While others may just paint or spruce up older typewriters for customers who want a display piece, Armstrong says he tries to keep the original finish, even if that means a good helping of elbow grease. He will source the parts and replace things like the felt soundproofing, the rubber feet and everything in between.

“What I focus on is making them work,” he says. “I make them as nice as possible, and as new as possible.”

That means zero short cuts, which might include polishing a part of the typewriter that you will never see again. “I shine it up to a mirror finish, even though you won’t see it unless you take the machine apart.”

Armstrong’s latest effort was restoring an 1890 Caligraph No. 2  with a matching table. He put in more than 25 hours on the project, and has it listed for $2,000 on He wouldn’t hate keeping it as his own, either.

So Many Stories…

In his Wesley Chapel home, which includes a workshop in his garage, Armstrong has roughly 100 typewriters — 80 are his, and the other 20 he is repairing.
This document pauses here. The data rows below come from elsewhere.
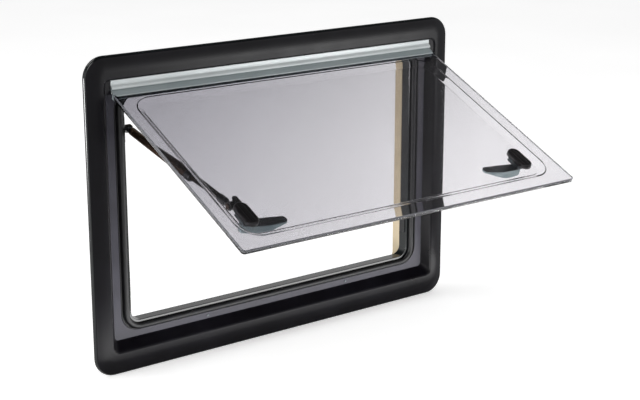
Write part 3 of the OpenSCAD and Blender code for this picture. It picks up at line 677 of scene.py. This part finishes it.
def trayLoop(inset, y):
    p = pane
    return roundedLoop(p["borderSide"] + inset - halfPane, halfPane - p["borderSide"] - inset,
                       p["borderBottom"] + inset - p["bottom"], -p["borderTop"] - inset,
                       p["trayRadius"] - inset, y, 8)


def shoulderRows(steps=18):
    # an S from the border to the tray's floor, as a sheet drawn by vacuum takes it, bent most at its two ends
    p, rows = pane, []
    for step in range(steps + 1):
        t = step / steps
        swing = 0.5 - 0.5 * math.cos(math.pi * t)
        rows.append((p["shoulder"] * (p["runBend"] * swing + (1 - p["runBend"]) * t),
                     p["trayDepth"] * (p["riseBend"] * swing + (1 - p["riseBend"]) * t)))
    return rows


def innerSheet():
    p = pane
    front, back = p["outerBack"] + 0.03, p["outerBack"] + p["innerThick"]
    outside = [(i, back + d) for i, d in shoulderRows()]
    inside = [(i + p["drawnThick"], front + d) for i, d in shoulderRows()]
    loops = [trayLoop(*row) for row in reversed(inside)]
    loops += [paneLoop(i, y, p["cornerRadius"] - i)
              for i, y in ((0.35, front), (0, front + 0.35), (0, back - 0.35), (0.35, back))]
    loops += [trayLoop(*row) for row in outside]
    return loft("innerSheet", loops, capped=True)


addPiece("outerSheet", outerSheet(), toPane, [clearSheet, sawnEdgePaintedShade, scrapedEdge], ["outer_sheet"])
addPiece("innerSheet", innerSheet(), toPane, [formedSheet], ["inner_sheet"])
print("pane made")


# Latches: pad in the cavity, post with two teeth, lever and pin. Drawn for the left side and mirrored.

latch = {"in": 39, "up": 57, "turns": {-1: 8, 1: -6},
         "padLength": 37, "padWidth": 17, "padEdge": 2.6, "grooveAt": 3.2, "grooveDepth": 0.45,
         "postHeight": 7, "postWidth": 10, "tooth": 13, "pinRadius": 3, "pinStart": 4.2,
         "bladeLength": 50, "bladeWidth": 12, "bladeThick": 10, "knee": 21, "kneeThick": 9, "tipThick": 2.5,
         "tipRadius": 4.8, "flare": 4.6, "lean": 1.2, "belly": 0.6}
backFace = pane["outerBack"] + pane["trayDepth"] + pane["innerThick"]
bladeFace = backFace + latch["postHeight"]


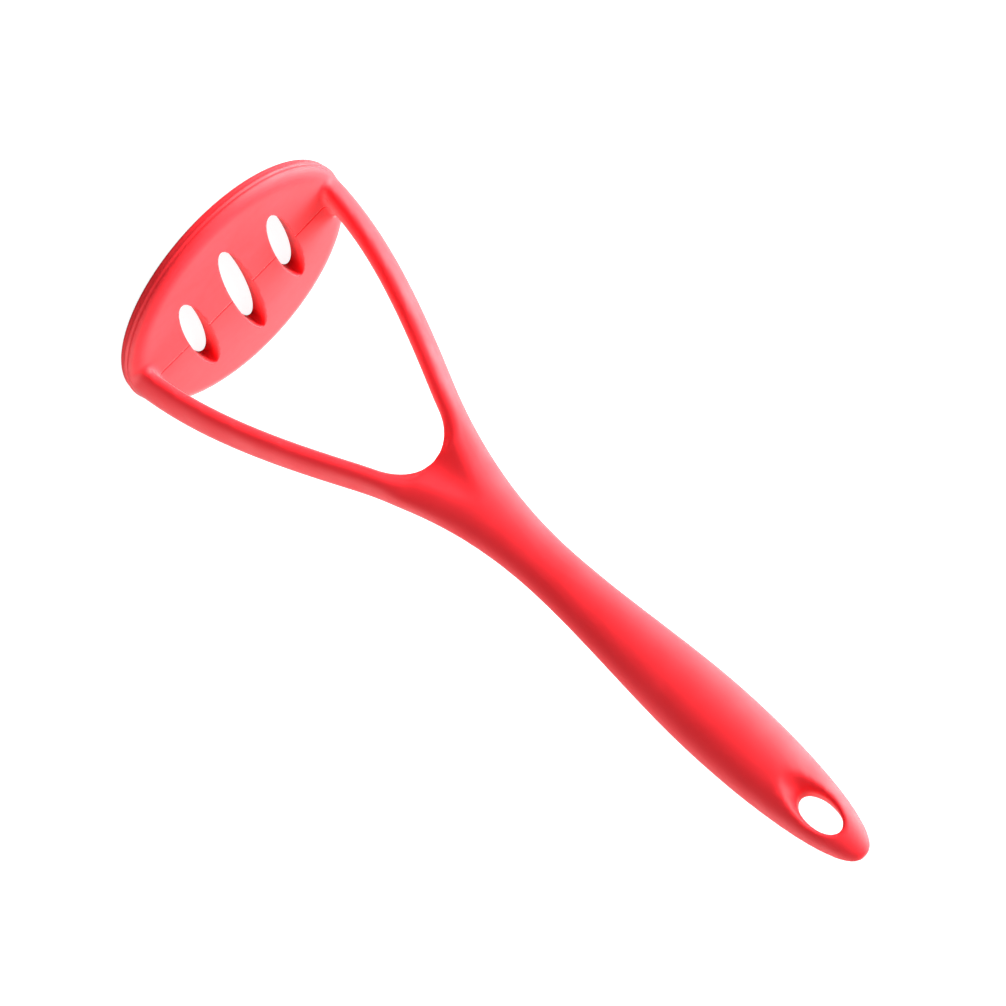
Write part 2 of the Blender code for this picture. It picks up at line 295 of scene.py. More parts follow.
def vertex_places(mesh: bpy.types.Mesh) -> np.ndarray:
    """Reads a mesh's vertices as rows of x, y and z."""
    places = np.empty(len(mesh.vertices) * 3, np.float32)
    mesh.vertices.foreach_get("co", places)
    return places.reshape(-1, 3).astype(float)


# ---- the shape


@dataclass(frozen=True)
class Layer:
    """One surface of the form: how far in it lies, in general and at the hanging hole, and how
    finely its round shapes are divided."""

    inset: float
    hole_inset: float
    plate: int
    slot: int
    sides: int
    ends: int
    arm: int
    arch: int
    handle: int
    tip: int


OUTSIDE = Layer(0.0, 0.0, plate=360, slot=120, sides=26, ends=9, arm=60, arch=26, handle=130, tip=44)
SPACE = Layer(0.0016, 0.0009, plate=50, slot=22, sides=5, ends=2, arm=8, arch=5, handle=16, tip=8)


@dataclass(frozen=True)
class Plate:
    """Oval mashing plate with a flat underside, a soft shoulder and a slightly domed top."""

    width: float = 0.0909
    depth: float = 0.1094
    edge_height: float = 0.0060
    dome: float = 0.0004
    rim_setback: float = 0.0002
    shoulder_reach: float = 0.0055
    shoulder_drop: float = 0.0028
    underside_radius: float = 0.0007
    edge_steps: int = 12
    dome_shares: tuple[float, ...] = (0.9, 0.75, 0.6, 0.45)

    def profile(self, layer: Layer) -> list[tuple[float, float]]:
        """Gives the edge's section as distances in from the outline and heights.

        Args:
            layer: The layer of the form.

        Returns:
            The section from the underside to the top.
        """
        if layer.inset > 0.0:
            side = layer.inset + self.rim_setback + self.shoulder_reach / 2
            return [(side, layer.inset), (side, self.edge_height - layer.inset)]
        quarter = quarter_turn(self.edge_steps)
        foot, setback = self.underside_radius, self.rim_setback
        underside = [(setback + foot * (1.0 - math.sin(a)), foot * (1.0 - math.cos(a))) for a in quarter]
        shoulder = [
            (
                setback + self.shoulder_reach * (1.0 - math.cos(a)),
                self.edge_height - self.shoulder_drop * (1.0 - math.sin(a)),
            )
            for a in quarter
        ]
        return underside + shoulder

    def build(self, name: str, layer: Layer) -> Solid:
        """Makes the plate without its slots.

        Args:
            name: Name for the object.
            layer: The layer of the form.

        Returns:
            The plate's solid.
        """
        profile = self.profile(layer)
        edge, top = profile[-1]
        for share in self.dome_shares:
            distance = self.width / 2 - share * (self.width / 2 - edge)
            profile.append((distance, top + self.dome * (1.0 - share**2)))
        half_width, half_depth = self.width / 2, self.depth / 2
        rings = [
            oval(Vector((0.0, 0.0, height)), half_width - distance, half_depth - distance, layer.plate)
            for distance, height in profile
        ]
        return loft(name, rings)


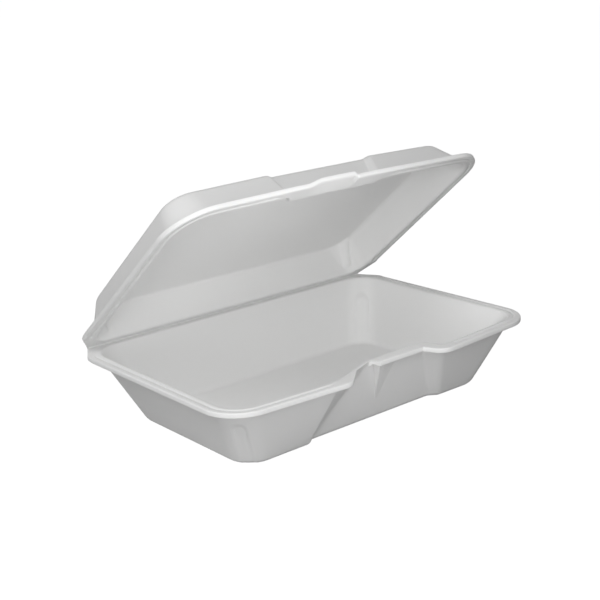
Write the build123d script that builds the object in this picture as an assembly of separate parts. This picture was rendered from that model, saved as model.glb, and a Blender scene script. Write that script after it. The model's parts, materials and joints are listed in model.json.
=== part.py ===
from build123d import *
from dataclasses import dataclass
import math
import os

# A one-compartment hinged food container, drawn from one sheet of white foam.
# The tray stands on its flat bottom. X runs along the hinge, which is at the back (+Y),
# and the origin is the centre of the tray's bottom face. All sizes are millimetres.
#
# Each half is drawn in its own frame first: the hinge line is the X axis, the rim's face
# is at Z = 0, the front is towards -Y and the cavity goes down to -Z. The lid is then
# turned over and swung open about the hinge line.

# Foam sheet
WALL = 2.4
WALL_ACROSS = 2.65
FLANGE_THICKNESS = 2.0
BEAD_ROUND = 1.2
ROUND_STEPS = 4
SMALLEST_ROUND = 1.0

# Outer lip of the rim, and the groove pressed between the lip and the opening
LIP_HEIGHT = 2.9
LIP_THICKNESS = 2.2
LIP_ROUND = 0.9
GROOVE_START = 2.4
GROOVE_WIDTH = 2.6
GROOVE_DEPTH = 0.7
GROOVE_END = 7.0

# Perforated hinge line, and the plain stretch of rim beside it
HINGE_LENGTH = 220.0
HINGE_STRIP = 4.8
HINGE_GAP = 0.15
HINGE_CHAMFER = 14.0
HINGE_CHAMFER_ROUND = 6.0
RIM_PLAIN = 17.0
SLIT_PITCH = 4.8
SLIT_LENGTH = 3.0
SLIT_DEPTH = 1.1
OPEN_ANGLE = 39.3

# Stacking lugs pressed into the tray's corners
LUG_WIDTH = 9.4
LUG_TOP = 31.0
LUG_DEPTH = 2.0
LUG_WALL_SPREAD = 1.2

# Ribs pressed into the hinge corners of the lid
RIB_PLACE = 98.5
RIB_WIDTH = 6.4
RIB_TOP_WIDTH = 3.0
RIB_START = 4.0
RIB_REACH = 2.4

# Lock slot in the tray's recessed flange, and the gusset under the flange beside it
SLOT_LEFT = -25.0
SLOT_RIGHT = -8.0
GUSSET_WIDTH = 17.0
GUSSET_DEPTH = 5.0
GUSSET_FOOT_SHIFT = 9.0
GUSSET_FOOT_DROP = 26.0
GUSSET_FOOT_WIDTH = 1.0
GUSSET_BITE = 0.6

# Lift tab on the lid's front rim
TAB_LEFT = -32.0
TAB_RIGHT = 4.0
TAB_LENGTH = 7.0
TAB_RISE = 2.2
TAB_REACH = 1.0
TAB_ROUND = 3.0


@dataclass
class Recess:
    """The step pressed into a front wall. Each pair is its size at the rim and at the floor."""
    left: tuple
    right: tuple
    depth: tuple
    left_flare: float
    right_flare: float
    inner_round: float
    outer_round: float


@dataclass
class Half:
    """The sizes of one half. A run is how far a wall comes in between the rim and the floor."""
    width: float
    depth: float
    height: float
    flange: float
    side_run: float
    front_run: float
    back_run: float
    bow: float
    front_corner: float
    back_corner: float
    floor_round: float
    recess: Recess


TRAY = Half(
    width=236.0, depth=160.0, height=42.5, flange=8.0,
    side_run=18.9, front_run=22.0, back_run=18.8, bow=2.7,
    front_corner=17.0, back_corner=11.0, floor_round=4.0,
    recess=Recess(left=(24.0, 36.0), right=(30.0, 47.0), depth=(12.5, 4.6),
                  left_flare=15.5, right_flare=8.8, inner_round=5.0, outer_round=2.0))

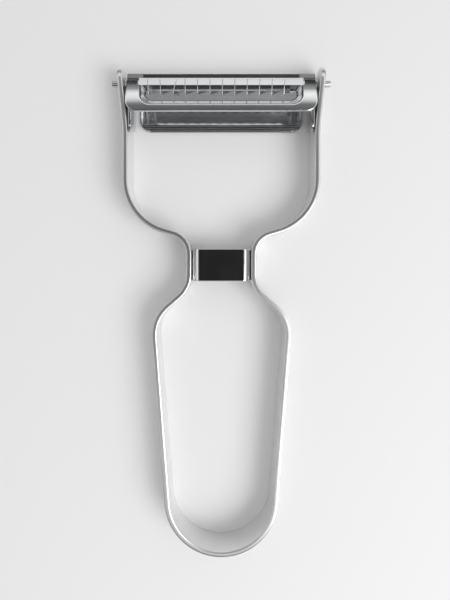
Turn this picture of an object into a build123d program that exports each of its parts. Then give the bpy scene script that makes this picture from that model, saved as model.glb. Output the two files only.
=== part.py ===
from build123d import *
import math
import os

# Stainless steel peeler that lies flat on its strip's lower edge.
# Lengths are in millimetres. +X is to the right, +Y points to the blades and +Z is up.
# The origin is under the middle of the whole length, on the surface that it lies on.

# Strip that makes the frame
half_length = 90.0
strip_width = 12.0
strip_thickness = 1.85
strip_edge_break = 0.35

# Handle loop, waist and arms, all given on the strip's inner face and from the pins down
loop_end_radius = 18.8
loop_side_lean = 4.5
hip_below_waist = 11.4
hip_radius = 13.2
waist_inside = 10.9
waist_straight_length = 19.25
waist_low_radius = 11.7
waist_high_radius = 9.0
waist_below_shoulder = 6.8
arm_inside = 34.1
shoulder_below_pin = 50.6
shoulder_radius = 18.5
arm_bend_below_pin = 18.0
arm_bend_radius = 60.0
arm_inside_at_pin = 36.05

# Waist band
band_length = 11.8
band_above_waist_low = 8.625
band_sheet = 0.9
band_bend_radius = 3.4
band_inset = 0.1

# Pivot pins
pin_radius = 1.2
pin_stand_out = 3.1
pin_end_chamfer = 0.25
pin_head_radius = 2.0
pin_head_thickness = 0.9
pin_running_clearance = 0.05

# Spacer washers
washer_radius = 2.5
washer_thickness = 1.05
washer_chamfer = 0.2

# Side play between the pieces that turn on the pins
side_clearance = 0.12

# Julienne blade, with u along the plate to the rear and n square to it, both from the pins' axis
blade_sheet = 0.7
plate_tilt = 16.2
lip_front_u = -1.35
lip_front_n = 3.15
crease_u = 0.58
crease_n = 3.5
crown_u = 7.5
crown_n = 4.35
plate_rear_u = 14.4
plate_rear_n = 3.45
plate_rear_corner = 4.0
ear_radius = 2.9
ear_rear_u = 6.2
ground_edge_u = 3.65
ground_edge_thickness = 0.08
ground_half_width = 30.2
lip_ground_half_width = 28.6
lip_ground_drop = 0.42
slot_rear_u = 5.45
slot_half_width = 25.2
slot_corner = 0.6
dish_half_width = 30.2
dish_rear_u = 12.6
dish_corner = 4.4
dish_floor_n = 3.2
dish_wall_taper = 52.0

# Julienne teeth, lanced out of the floor of the dish and bent up
tooth_count = 12
tooth_pitch = 4.49
tooth_first_x = -26.35
tooth_base = 1.8
tooth_sheet = 0.5
tooth_tip_u = 3.1
tooth_tip_n = 6.9
tooth_tip_width = 0.25
notch_length = 3.3
bent_tooth = 2
bent_tooth_lean = 24.0

# Peeling blade, with r to the rear of the pins' axis and z above the table
trough_front_r = -3.2
trough_front_z = 3.0
trough_low_r = 0.2
trough_low_z = 0.05
trough_bend_r = 12.0
trough_rear_r = 17.1
trough_rear_z = 2.7
trough_bend_radius = 3.2
trough_half_width = 31.25
trough_corner = 4.5
web_rear_r = 4.4
leaf_bore_wall = 1.85
leaf_top_z = 11.8
leaf_top_rear_r = 19.6
leaf_low_rear_r = 16.8
leaf_low_rear_z = 1.7
leaf_rear_round = 2.4
leaf_top_round = 4.0
leaf_flat_r = 8.0
leaf_bend_round = 0.6
peel_slot_front_r = 4.0
peel_slot_rear_r = 6.0
peel_slot_half_width = 27.0
peel_slot_corner = 0.7
peel_bevel_length = 1.9

# One overrun serves all cuts
overrun = 5.0

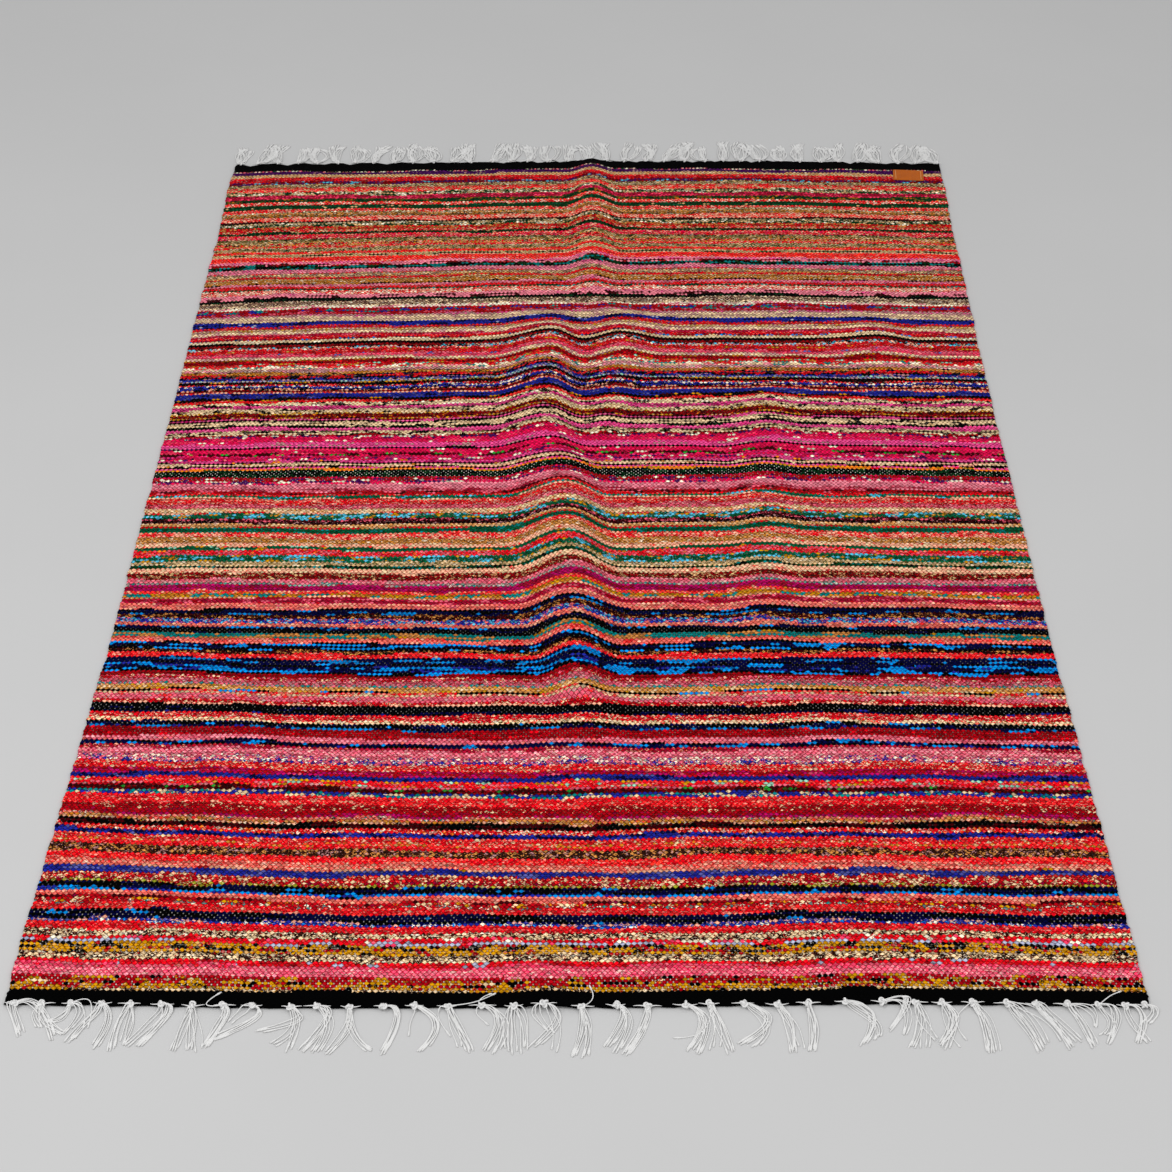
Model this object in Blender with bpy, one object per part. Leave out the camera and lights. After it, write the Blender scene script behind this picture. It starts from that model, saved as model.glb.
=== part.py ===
"""A striped flat-woven rug lying on a floor: cloth with soft ridges, a knotted fringe at each end and a bare patch.

+X runs across the rug to the right, +Y from the near end to the far end, +Z up. Metres.
"""

import math
import random
from collections import namedtuple

import bmesh
import bpy
from mathutils import Vector

MM = 0.001

# Driving dimensions
CLOTH_THICK = 4.5 * MM
PIECE_GAP = 0.3 * MM
STRIP_DEPTH = 4.0 * MM  # the last picks of each end, where the warps come out
END_UPRIGHT = 0.97  # from here to the end the cloth's thickness stands upright
END_UPRIGHT_FADE = 0.05
TASSELS = 37  # at each end
STRAND_WIDTH = 3.6 * MM
STRAND_HEIGHT = 3.4 * MM
TIP_SHARE = 0.6  # a strand's size at its tip, as a share of that at its root
KNOT_WIDTH = 10.5 * MM
KNOT_HEIGHT = 9.5 * MM
KNOT_LENGTH = 8.5 * MM
FAN_SHARE = 0.11  # how far the outer strands of a tassel spread, as a share of its reach
PATCH_WIDTH = 59 * MM
PATCH_DEPTH = 38 * MM
PATCH_THICK = 1.5 * MM
PATCH_CORNER = 3 * MM
PATCH_ACROSS = 0.633
PATCH_ALONG = 0.952
PATCH_TURN = math.radians(0.6)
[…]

Typewriters that still work are rare. Of the 100 or so he says he has purchased via eBay over the years, only three arrived without needing anything more than a new ribbon.

For Jack Armstrong (top) restoring typewriters like the 1890 Caligraph No. 2 (above) is a passion that he has turned into a successful business.

He’s always looking. The one typewriter he would like to own? A Commercial Visible 6, a sleek silver machine with a gold decal that uses a type wheel that can be switched with another to change the font. 

It originally sold for $50 in 1898. Armstrong says only 35 are known to still exist.

“It’s one of the most beautiful typewriters ever produced,” Armstrong says. 

His most valuable typewriter is a Willard P. Smith Co. Armstrong says everything he has can be had for a price, but the Willard P. Smith would require a hefty bounty.

He won the typewriter in an auction on eBay, bribing other bidders to bow out. It cost him $800 total.

“No typewriter has ever sold for over a million dollars. But, I would need over a million dollars (to sell the Willard P. Smith),” Armstrong says. “It’s just too special to me.”

Armstrong’s prized possession, however, is an Armstrong typewriter, which he wanted because of the shared name. There are only 14 in existence, and he owns two of them. 

“They are my obsession,” he says, and they share a shelf with the Willard P. Smith in his room, which he refers to as his own personal typewriter museum.

When it comes to actual museums, Armstrong will soon have some of his own handiwork on display in one. A few typewriters that he restored for collectors Mark and Christina Albrecht of Bradenton were bought as part of a larger collection for a soon-to-be-built museum in Dubai, “which is pretty cool,” Armstrong says.

Every typewriter in his room has a story, and Armstrong revels in telling them. There’s the Type-a-Tune, a 1949 machine used to teach typing that also plays music, and he was offered $800 just for the instructional book alone.

A Simplex typewriter has attracted offers of more than $5,000, and a Vogue Royal with a sans serif typeface will sell for roughly $3,500. A rusty Annell is one of only 11 known to exist and has a pharmaceutical keyboard, as well as a sans serif typeface, making it even rarer, while his Mignon Model 2B has a Blackletter typeface called Fraktur. The typewriter was produced during a time when the Fraktur typeface was obsolete and not used, he says.

Thanks to some recent media exposure, Tampa Typewriter Co. is growing. Armstrong has restored nearly 250 typewriters, and as word of his dedication and prowess spreads, more business keeps coming his way. He has made more than $50,000 in sales to date, and says he would one day like to open a physical location.

Typewriters themselves may be obsolete, but this Wesley Chapel teenager is working hard to keep them alive.

“I’m 16, and I think people like the idea of this young gun working on these old machines,” Armstrong says. “It’s an unmatched level of work, and I just have this insane passion for it that most people don’t.”